Hollow shaft forging is an advanced technology that integrates materials science, plastic forming, and precision manufacturing. Every stage, from raw material selection to final production, requires strict control. Compared with solid shafts, hollow shafts maintain similar load-bearing capacity while significantly reducing weight, saving materials, and lowering energy consumption, precisely the goals of modern industry.
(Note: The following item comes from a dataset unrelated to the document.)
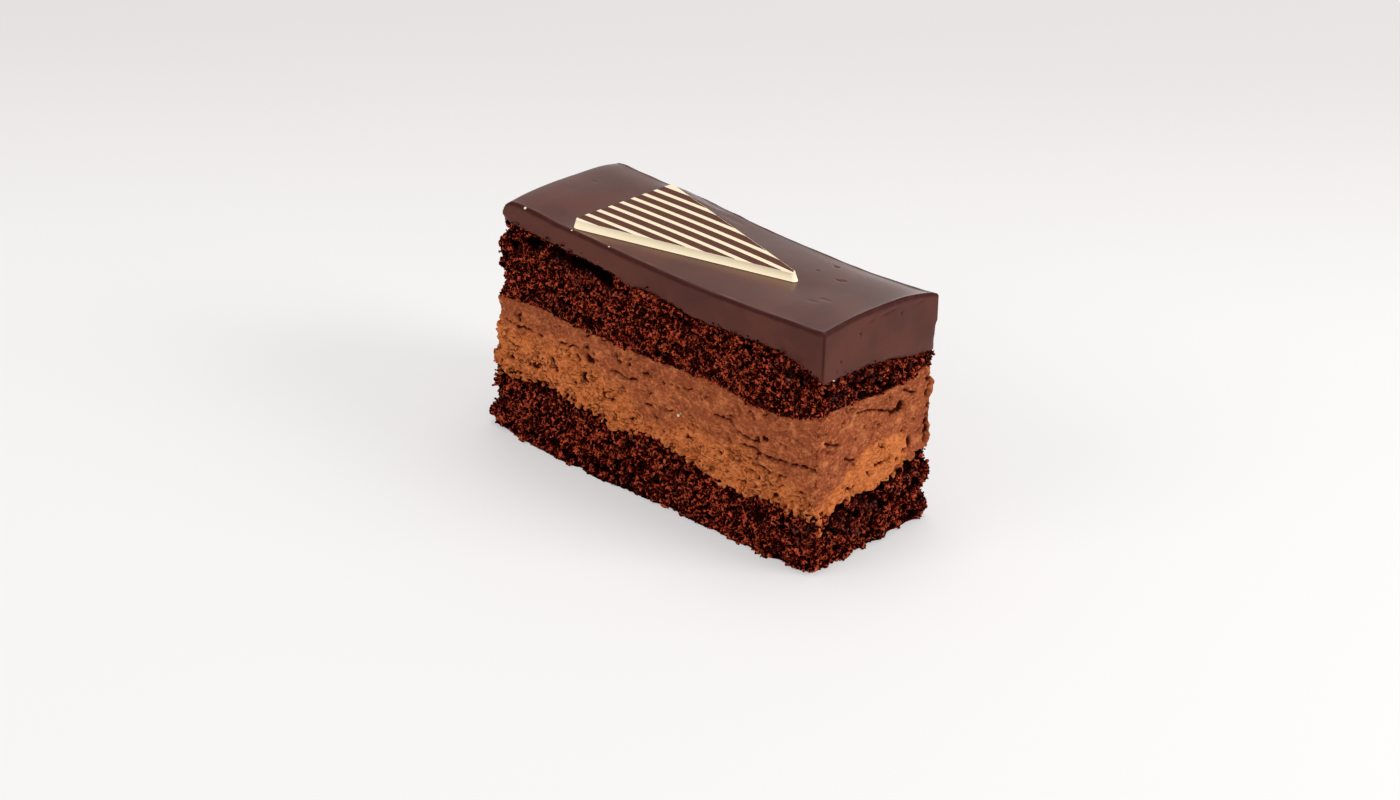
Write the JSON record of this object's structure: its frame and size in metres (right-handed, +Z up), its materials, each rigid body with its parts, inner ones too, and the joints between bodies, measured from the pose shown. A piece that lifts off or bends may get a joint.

With ongoing advancements in computer technology, automation, and innovative processes, hollow shaft forging continues to evolve rapidly. Driven by demand in sectors such as new energy vehicles, wind power, and aerospace, the application scope of hollow shafts will keep expanding. For manufacturers, mastering hollow shaft forging technology is not only essential for enhancing product competitiveness but also a strategic step toward the lightweight and sustainable future of manufacturing.